Kids love to watch plants grow, especially when they've played a role in choosing and establishing them. Terrariums are a great indoor craft project, allowing kids to create their own unique miniature gardens enclosed in glass or plastic. From selecting the plants and containers to finding a special place to display it in the home, building a terrarium is an engaging way to get kids excited about nature.


Building a terrarium is an easy five-step process.


1. Choose a container. The basis of your terrarium could be a fish bowl, a mason jar or a bottle; be creative. Terrariums can be open or closed, so it's up to you whether your container will have a lid, but open terrariums are easier to maintain.


2. Select your plants. A closed terrarium will provide a warm, moist environment that's ideal for tropical plants that thrive on humidity and indirect light. Your best bet will be plants that won't grow too large, or too quickly. Options for a closed terrarium include ferns, bromeliads, miniature begonias, Swedish fig, oxalis, fittonia, baby tears, pilea and carnivorous plants like pitcher plants, venus fly traps and sundews. Open terrariums won't build up humidity in the same way, making them ideal for low-maintenance succulents, which require very little water.


3. Prepare your terrarium for planting. Spread 1-3 inches of pea gravel on the bottom of the container, which will allow for drainage. Then add 1/2 inch of activated charcoal, which can be found in the aquarium section of pet stores. This layer acts as a filter to purify the air and water inside the terrarium. Next, spread a thin layer of sphagnum moss on top of the charcoal, which keeps the soil in its own separate layer. Finally, add a layer of soil mix consisting of one part coarse builder's sand to two parts sterilized potting mix, such as Miracle-Gro Organic Choice Potting Mix. Moisten this mixture before adding it to the container.


4. Add your plants and decorative items. Create planting holes in the soil with small hand tools. Remove your plants from their pots, gently break up the rot ball and place the plants in the holes, tamping down the soil around them. Vary the plants in height and color for an interesting visual effect. Kids will love adding small items like shells, figurines and even toys to personalize their terrariums.

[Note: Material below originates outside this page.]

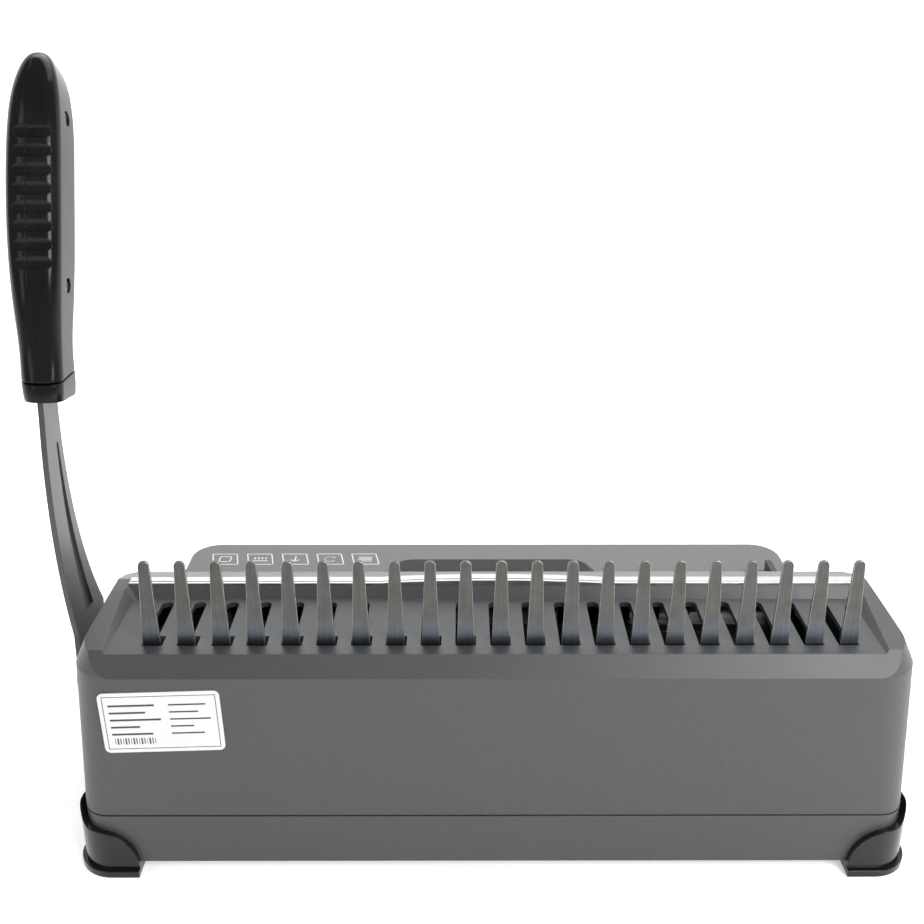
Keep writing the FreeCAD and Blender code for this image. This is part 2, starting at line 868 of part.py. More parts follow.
def make_hook_plate():
    """The moving comb: a bar with 21 thin hooks standing in the narrow slots."""
    low = d.hook_plate_low
    top = low + d.hook_plate_thick
    reach = d.hook_arm_in_x + d.hook_arm_thick
    bar = box_shape(-reach, reach, d.hook_front_y, d.hook_rear_y, low, top)
    crest = d.hook_top
    outline = [
        (d.hook_rear_y, low),
        (d.hook_rear_y, crest - 3),
        (d.hook_rear_y - 1.6, crest - 0.6),
        (d.hook_rear_y - 3.6, crest),
        (d.hook_rear_y - 5.8, crest - 1.2),
        (d.hook_rear_y - 6.6, crest - 3.6),
        (d.hook_rear_y - 5.2, crest - 4),
        (d.hook_rear_y - 4, crest - 6),
        (d.hook_rear_y - 4, low),
    ]
    hooks = []
    for x in finger_xs(d.comb_shift):
        start = x + d.slot_near_x + 0.5
        hooks.append(prism_x(outline, start, start + d.hook_thick))
    plate = bar.fuse(hooks).removeSplitter()
    finish(from_shape("hook_plate", plate), "hook_plate")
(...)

5. Keep your terrarium balanced. Terrariums require a minimum of care, and the closed varieties rarely need to be watered, as condensation collects on the glass and drips back down onto the plants. Keep your terrarium in indirect sunlight, as bright light will cause it to get too hot inside. Fertilizing the plants too often could cause them to grow too large for the container, but if they seem like they could use a little help growing, you can use a 1/4 strength solution. Trim plants as needed to keep them appropriately sized, snipping leaves that touch the glass.